Corriere della Sera, 27 marzo 2022
La moglie trumpiana del giudice della corte suprema
NEW YORK Corte Suprema Usa nella tempesta per le rivelazioni sulle pressioni ossessive esercitate nel gennaio 2021, da Ginni Thomas, moglie del giudice costituzionale Clarence Thomas, sul capo di gabinetto di Donald Trump alla Casa Bianca, Mark Meadows, per convincerlo a bloccare con un’offensiva giudiziaria la ratifica dell’elezione di Joe Biden alla presidenza. Ginni è sempre stata una donna politicamente molto determinata e anche «ingombrante». Ultrà della destra radicale, promotrice dei Tea Party, organizzatrice e attivista di gruppi di pressione politica come Liberty Central, da lei fondato, e Groundspell Group, cominciò a far sollevare qualche sopracciglio nel 2009 con gli inviti agli americani a ribellarsi a quella che definì «la tirannia di sinistra di Obama». Negli ultimi anni Ginni si è distinta per il suo sostegno entusiastico a Donald Trump (dopo aver sponsorizzato, nelle primarie del 2016, un altro radicale di destra, Ted Cruz) e per aver sostenuto la tesi delle elezioni rubate da Biden – tesi smentita da tutte le corti d’America – prendendo per buone le teorie cospirative più strampalate.
Nulla di troppo grave, in apparenza: Ginni è libera di esercitare la sua libertà di espressione, anche sostenendo tesi estreme e infondate. E due professionisti sposati devono poter condurre le loro attività in piena indipendenza senza che un coniuge venga considerato corresponsabile o condizionato, dai comportamenti dell’altro, anche se Ginni e Clarence – bianca del Nebraska lei, nero della Georgia lui – si sono sempre definiti «una cosa sola» e il giudice ha partecipato a molte manifestazioni politiche della moglie. Inoltre da sempre i congiunti dei giudici della Corte Suprema evitano di esporsi in politica proprio per non creare imbarazzi a questi magistrati: il cui vero potere risiede nella loro credibilità davanti alla nazione. E da anni si discute di conflitto d’interessi per il giudice Thomas perché lui non ha mai ricusato se stesso quando la Corte si è espressa anche su casi politici nei quali Ginni era parte in causa.
Nel gennaio 2021
Pressioni su Meadows, capo di gabinetto
della Casa Bianca,
per invalidare il voto
Stavolta, però, il magistrato conservatore sembra aver passato il segno: il caso delle pressioni di Ginni su Meadows, da lei spinto addirittura a organizzare un colpo di mano per invalidare le elezioni affidando la sua giustificazione giuridica all’avvocatessa Sidney Powell, una pasdaran del mondo cospirativo dei QAnon, è emerso dai messaggi che i due si sono scambiati online, ora acquisiti dalla Commissione parlamentare che indaga sull’assalto al Congresso del 6 gennaio 2021. Ebbene, Trump aveva chiesto di impedire la trasmissione di questi documenti dalla Casa Bianca al Parlamento e la questione era finita davanti alla Corte Suprema: Clarence Thomas non solo non ha ricusato se stesso, ma è stato l’unico a votare contro la trasmissione al Parlamento dei documenti che mettono nei guai sua moglie.

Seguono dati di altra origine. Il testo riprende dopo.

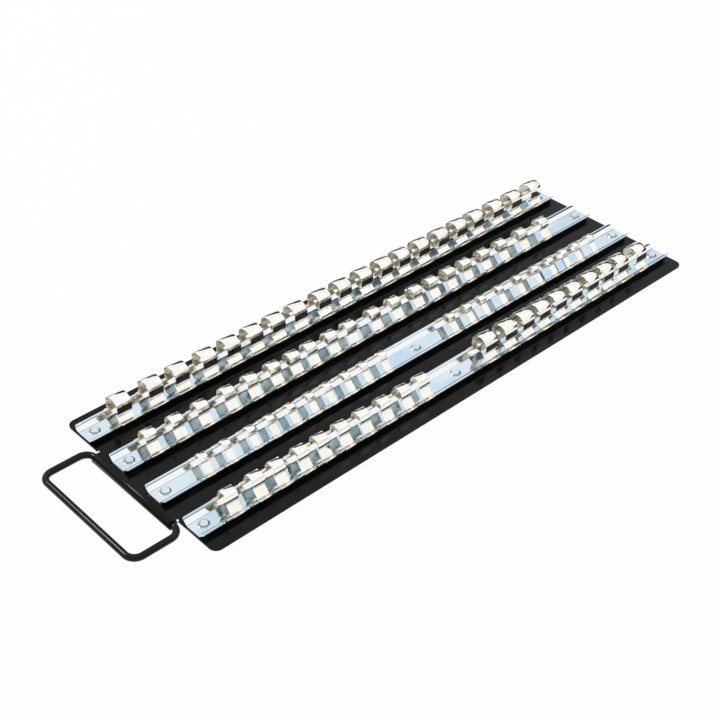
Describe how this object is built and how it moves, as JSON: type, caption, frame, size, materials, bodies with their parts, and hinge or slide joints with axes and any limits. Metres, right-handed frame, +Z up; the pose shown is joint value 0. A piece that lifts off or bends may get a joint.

L’atteggiamento del giudice Thomas era già stato giudicato eticamente discutibile negli anni scorsi. Molti giuristi avevano sottolineato che, se avesse avuto qualunque altro incarico giudiziario, Thomas si sarebbe dovuto astenere da votazioni riguardanti anche sua moglie sulla base del codice etico della magistratura americana. Codice che, però, non vincola la Corte Suprema. Stavolta il giudice, tornato a casa ieri dopo un ricovero in ospedale, pare per una forma acuta di influenza, è davvero nella tempesta. Mentre la Commissione d’indagine parlamentare potrebbe chiamare come testimone Ginni che nei suoi messaggi aveva invitato Meadows a bloccare «la più grande rapina della storia americana» e aveva dato credito alle teorie cospirative prevedendo che «ben presto la famiglia criminale dei Biden verrà arrestata e mandata a Guantanamo».